● PROVIDED DATA:
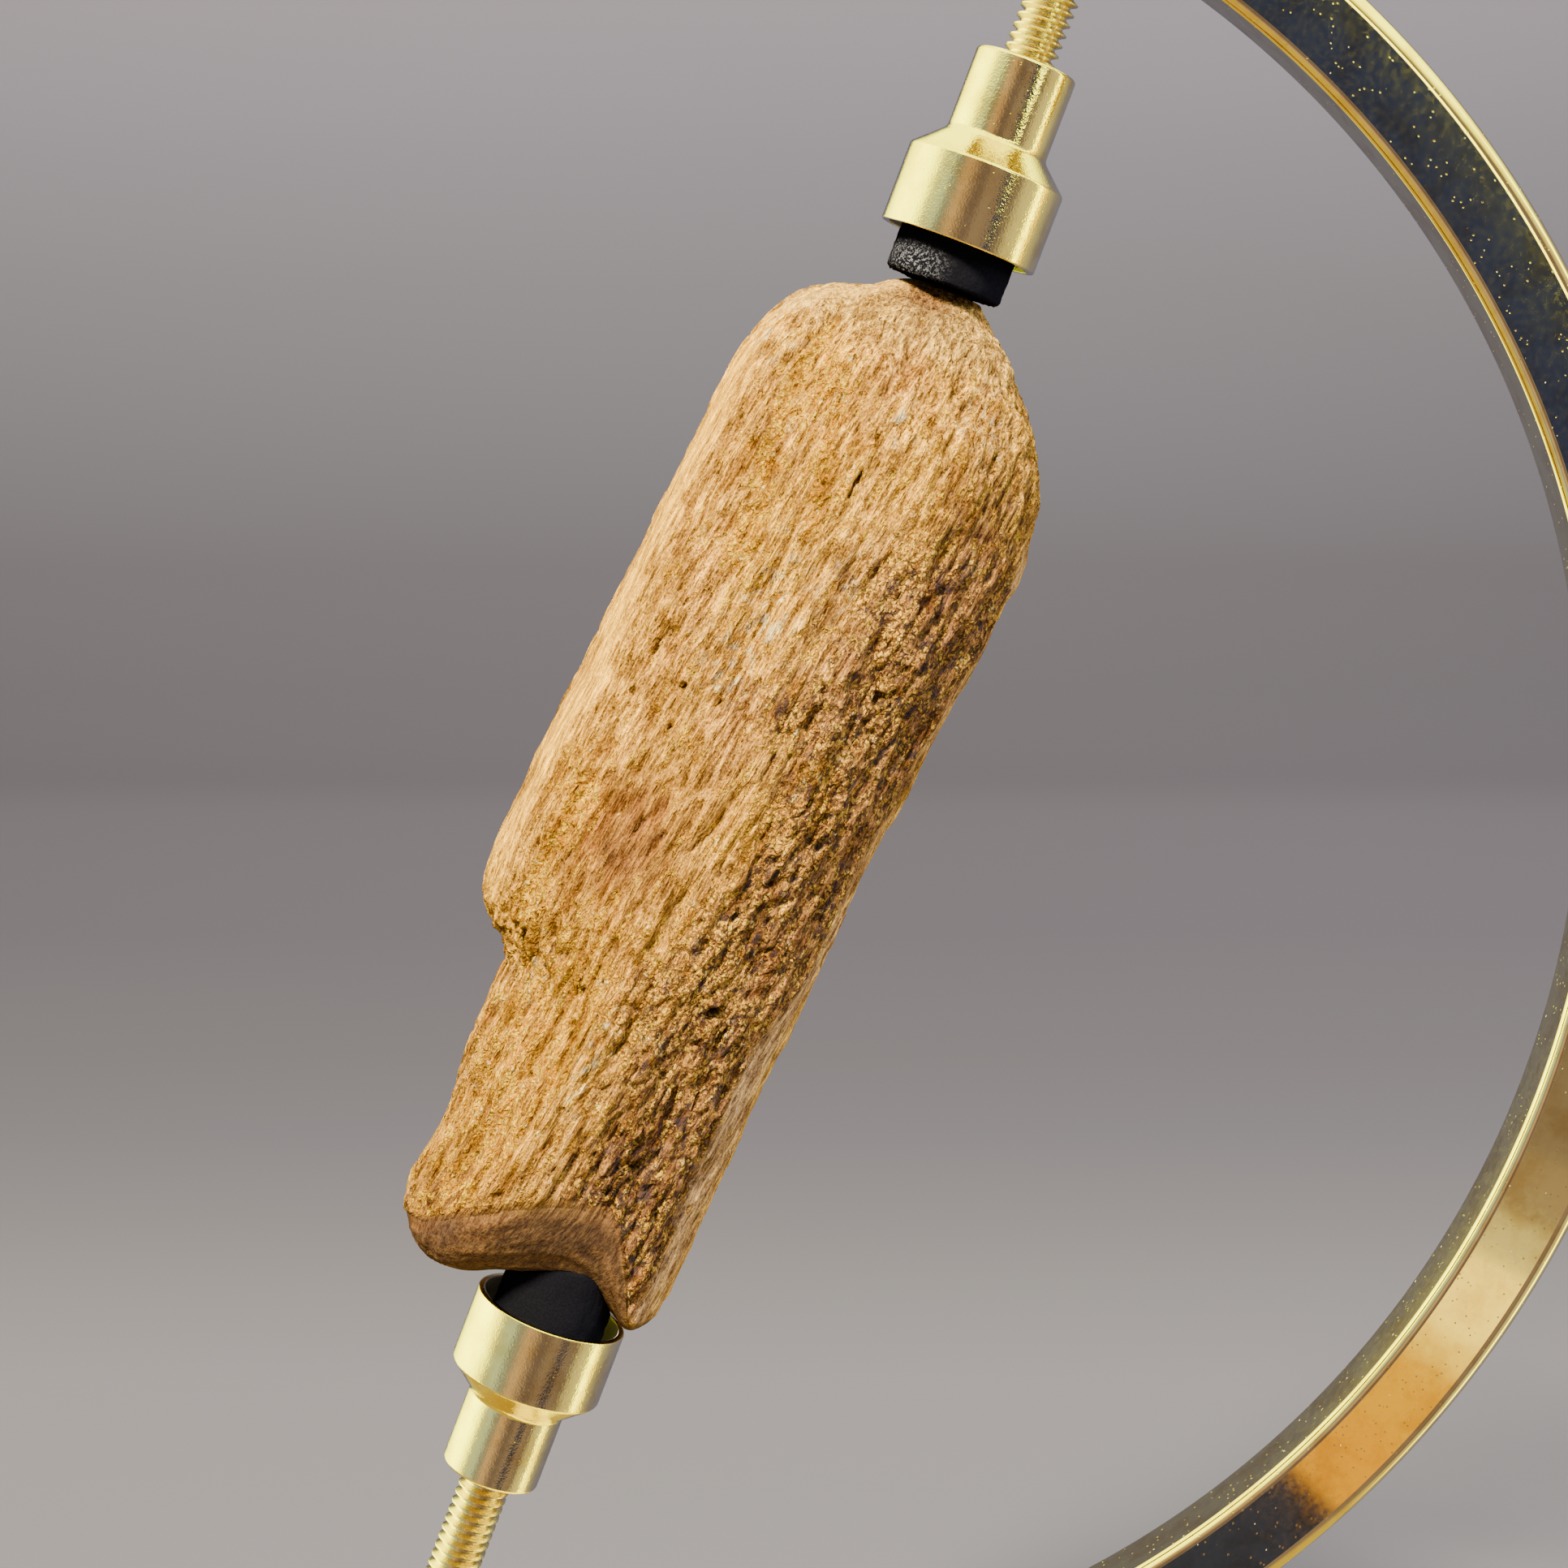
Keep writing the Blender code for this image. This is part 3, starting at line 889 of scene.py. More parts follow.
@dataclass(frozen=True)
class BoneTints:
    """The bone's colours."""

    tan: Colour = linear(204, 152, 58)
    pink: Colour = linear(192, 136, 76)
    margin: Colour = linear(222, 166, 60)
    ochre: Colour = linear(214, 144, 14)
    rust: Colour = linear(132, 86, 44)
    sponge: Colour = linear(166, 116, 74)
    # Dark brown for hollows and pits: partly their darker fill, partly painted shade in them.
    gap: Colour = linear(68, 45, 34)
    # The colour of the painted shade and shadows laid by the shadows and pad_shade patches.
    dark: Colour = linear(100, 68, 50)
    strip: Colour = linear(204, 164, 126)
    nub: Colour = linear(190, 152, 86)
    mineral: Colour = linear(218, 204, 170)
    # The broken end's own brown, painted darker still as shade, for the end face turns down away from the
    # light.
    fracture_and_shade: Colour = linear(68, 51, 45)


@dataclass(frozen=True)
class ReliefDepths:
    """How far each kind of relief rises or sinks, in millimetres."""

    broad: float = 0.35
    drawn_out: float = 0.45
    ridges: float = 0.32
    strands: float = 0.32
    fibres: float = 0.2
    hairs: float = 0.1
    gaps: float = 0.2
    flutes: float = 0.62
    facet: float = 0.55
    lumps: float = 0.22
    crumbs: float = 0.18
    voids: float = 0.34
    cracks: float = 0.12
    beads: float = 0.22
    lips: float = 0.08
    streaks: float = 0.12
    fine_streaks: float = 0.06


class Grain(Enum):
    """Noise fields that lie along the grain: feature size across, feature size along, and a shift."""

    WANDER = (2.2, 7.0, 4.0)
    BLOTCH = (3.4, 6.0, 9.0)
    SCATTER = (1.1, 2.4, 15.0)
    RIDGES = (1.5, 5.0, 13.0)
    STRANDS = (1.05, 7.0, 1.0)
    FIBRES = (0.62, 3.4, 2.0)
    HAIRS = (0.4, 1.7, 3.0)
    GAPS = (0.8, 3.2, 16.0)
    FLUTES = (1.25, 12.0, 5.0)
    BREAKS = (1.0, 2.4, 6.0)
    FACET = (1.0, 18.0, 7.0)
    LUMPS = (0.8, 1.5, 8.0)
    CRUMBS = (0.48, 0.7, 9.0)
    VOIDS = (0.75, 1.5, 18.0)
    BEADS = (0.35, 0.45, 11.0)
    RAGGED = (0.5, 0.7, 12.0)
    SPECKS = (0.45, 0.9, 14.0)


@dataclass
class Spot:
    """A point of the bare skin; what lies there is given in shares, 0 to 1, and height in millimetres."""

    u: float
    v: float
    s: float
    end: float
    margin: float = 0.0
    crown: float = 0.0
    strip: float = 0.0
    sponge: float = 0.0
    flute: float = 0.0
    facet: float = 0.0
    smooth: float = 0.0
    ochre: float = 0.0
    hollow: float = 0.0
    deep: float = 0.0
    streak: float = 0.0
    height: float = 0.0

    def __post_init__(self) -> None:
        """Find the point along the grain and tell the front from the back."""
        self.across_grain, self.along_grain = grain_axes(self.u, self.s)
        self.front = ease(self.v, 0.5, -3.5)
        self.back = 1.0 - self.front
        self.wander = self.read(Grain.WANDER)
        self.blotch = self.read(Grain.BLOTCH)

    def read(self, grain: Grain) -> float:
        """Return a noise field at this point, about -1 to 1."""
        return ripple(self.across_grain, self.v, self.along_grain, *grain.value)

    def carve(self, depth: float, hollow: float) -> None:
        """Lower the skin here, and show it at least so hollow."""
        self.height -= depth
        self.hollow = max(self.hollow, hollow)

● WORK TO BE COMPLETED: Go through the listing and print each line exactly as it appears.

● ANSWER TO THE TASK:
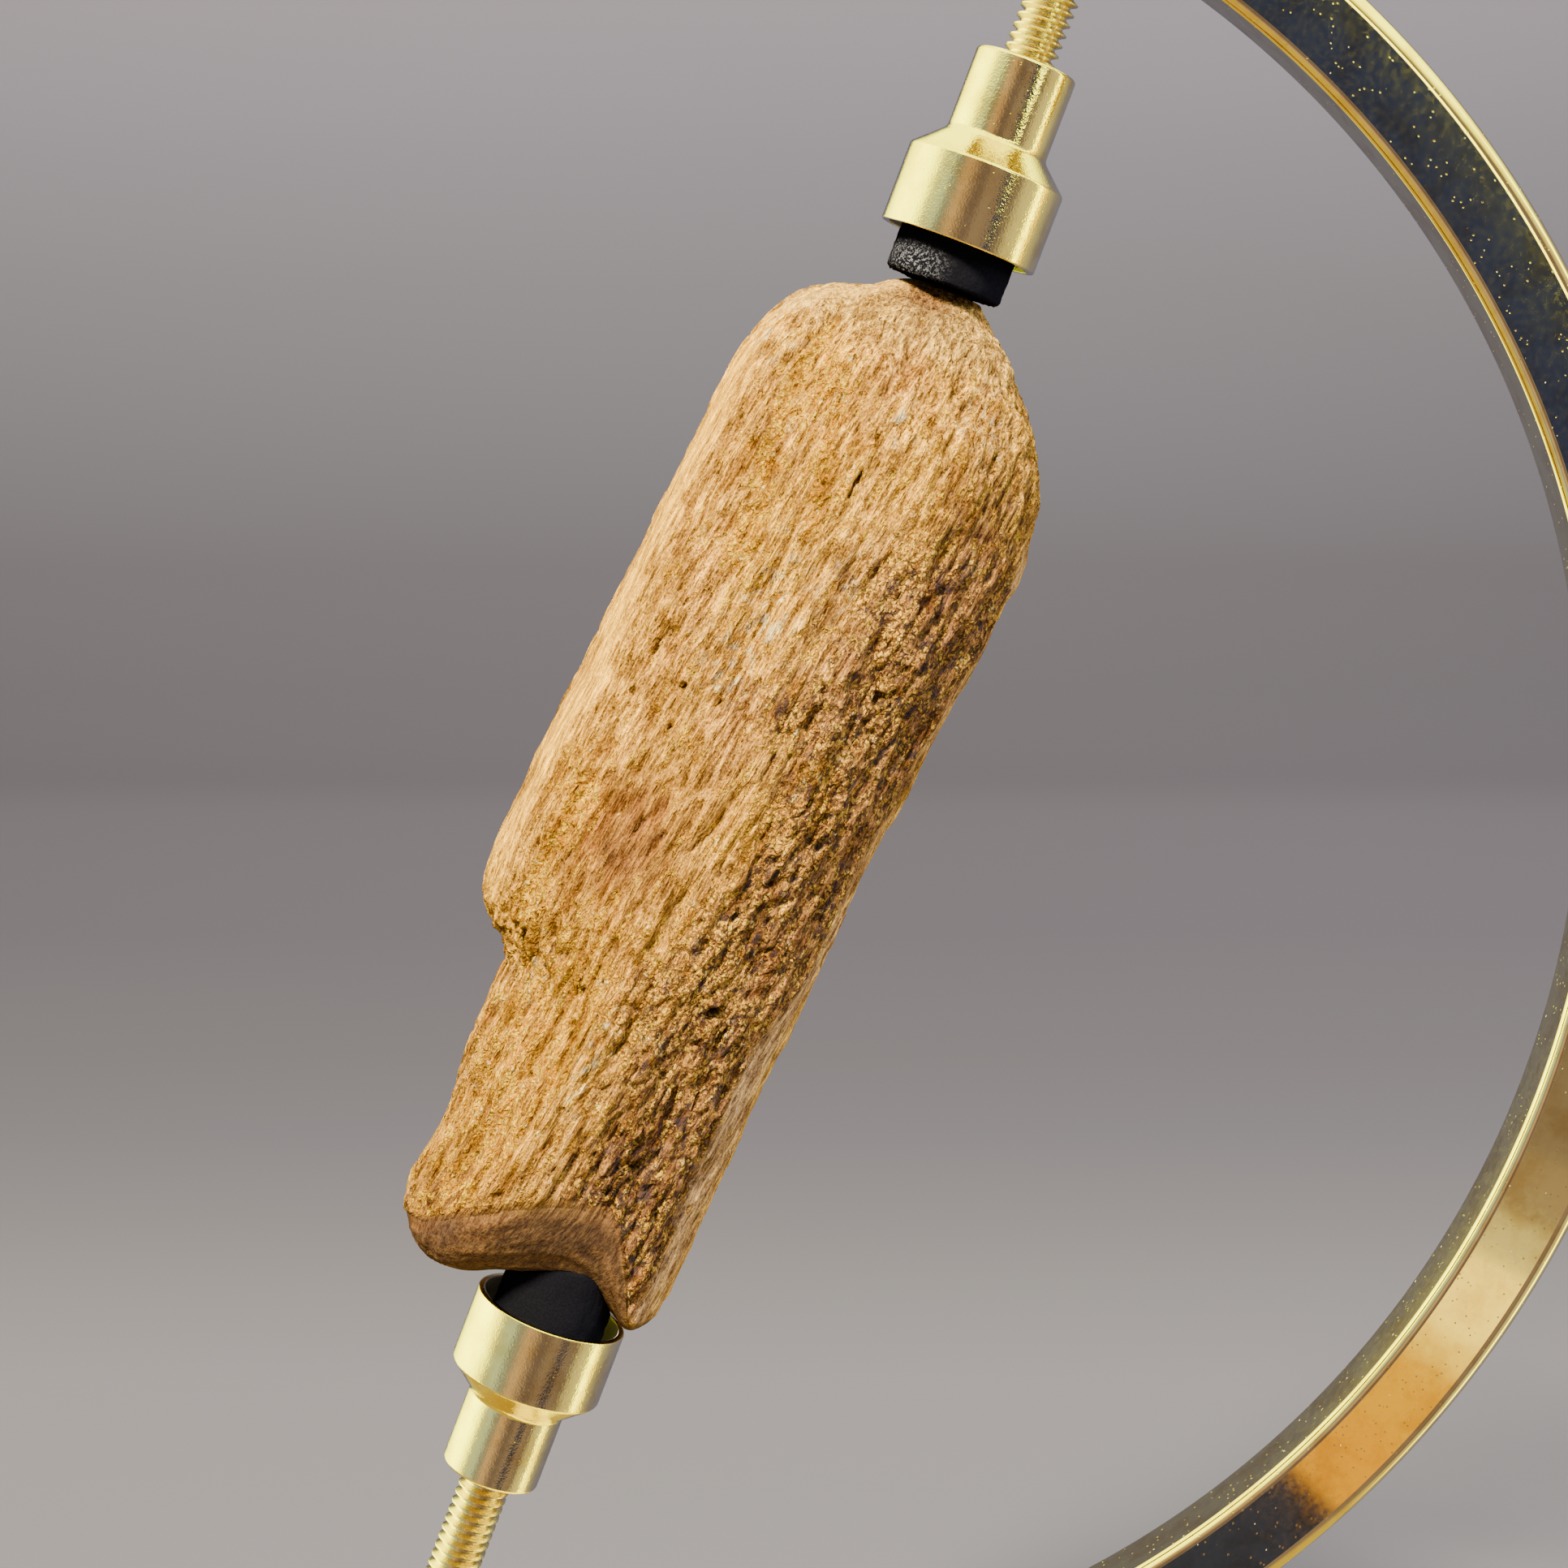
Keep writing the Blender code for this image. This is part 3, starting at line 889 of scene.py. More parts follow.
@dataclass(frozen=True)
class BoneTints:
    """The bone's colours."""

    tan: Colour = linear(204, 152, 58)
    pink: Colour = linear(192, 136, 76)
    margin: Colour = linear(222, 166, 60)
    ochre: Colour = linear(214, 144, 14)
    rust: Colour = linear(132, 86, 44)
    sponge: Colour = linear(166, 116, 74)
    # Dark brown for hollows and pits: partly their darker fill, partly painted shade in them.
    gap: Colour = linear(68, 45, 34)
    # The colour of the painted shade and shadows laid by the shadows and pad_shade patches.
    dark: Colour = linear(100, 68, 50)
    strip: Colour = linear(204, 164, 126)
    nub: Colour = linear(190, 152, 86)
    mineral: Colour = linear(218, 204, 170)
    # The broken end's own brown, painted darker still as shade, for the end face turns down away from the
    # light.
    fracture_and_shade: Colour = linear(68, 51, 45)


@dataclass(frozen=True)
class ReliefDepths:
    """How far each kind of relief rises or sinks, in millimetres."""

    broad: float = 0.35
    drawn_out: float = 0.45
    ridges: float = 0.32
    strands: float = 0.32
    fibres: float = 0.2
    hairs: float = 0.1
    gaps: float = 0.2
    flutes: float = 0.62
    facet: float = 0.55
    lumps: float = 0.22
    crumbs: float = 0.18
    voids: float = 0.34
    cracks: float = 0.12
    beads: float = 0.22
    lips: float = 0.08
    streaks: float = 0.12
    fine_streaks: float = 0.06


class Grain(Enum):
    """Noise fields that lie along the grain: feature size across, feature size along, and a shift."""

    WANDER = (2.2, 7.0, 4.0)
    BLOTCH = (3.4, 6.0, 9.0)
    SCATTER = (1.1, 2.4, 15.0)
    RIDGES = (1.5, 5.0, 13.0)
    STRANDS = (1.05, 7.0, 1.0)
    FIBRES = (0.62, 3.4, 2.0)
    HAIRS = (0.4, 1.7, 3.0)
    GAPS = (0.8, 3.2, 16.0)
    FLUTES = (1.25, 12.0, 5.0)
    BREAKS = (1.0, 2.4, 6.0)
    FACET = (1.0, 18.0, 7.0)
    LUMPS = (0.8, 1.5, 8.0)
    CRUMBS = (0.48, 0.7, 9.0)
    VOIDS = (0.75, 1.5, 18.0)
    BEADS = (0.35, 0.45, 11.0)
    RAGGED = (0.5, 0.7, 12.0)
    SPECKS = (0.45, 0.9, 14.0)


@dataclass
class Spot:
    """A point of the bare skin; what lies there is given in shares, 0 to 1, and height in millimetres."""

    u: float
    v: float
    s: float
    end: float
    margin: float = 0.0
    crown: float = 0.0
    strip: float = 0.0
    sponge: float = 0.0
    flute: float = 0.0
    facet: float = 0.0
    smooth: float = 0.0
    ochre: float = 0.0
    hollow: float = 0.0
    deep: float = 0.0
    streak: float = 0.0
    height: float = 0.0

    def __post_init__(self) -> None:
        """Find the point along the grain and tell the front from the back."""
        self.across_grain, self.along_grain = grain_axes(self.u, self.s)
        self.front = ease(self.v, 0.5, -3.5)
        self.back = 1.0 - self.front
        self.wander = self.read(Grain.WANDER)
        self.blotch = self.read(Grain.BLOTCH)

    def read(self, grain: Grain) -> float:
        """Return a noise field at this point, about -1 to 1."""
        return ripple(self.across_grain, self.v, self.along_grain, *grain.value)

    def carve(self, depth: float, hollow: float) -> None:
        """Lower the skin here, and show it at least so hollow."""
        self.height -= depth
        self.hollow = max(self.hollow, hollow)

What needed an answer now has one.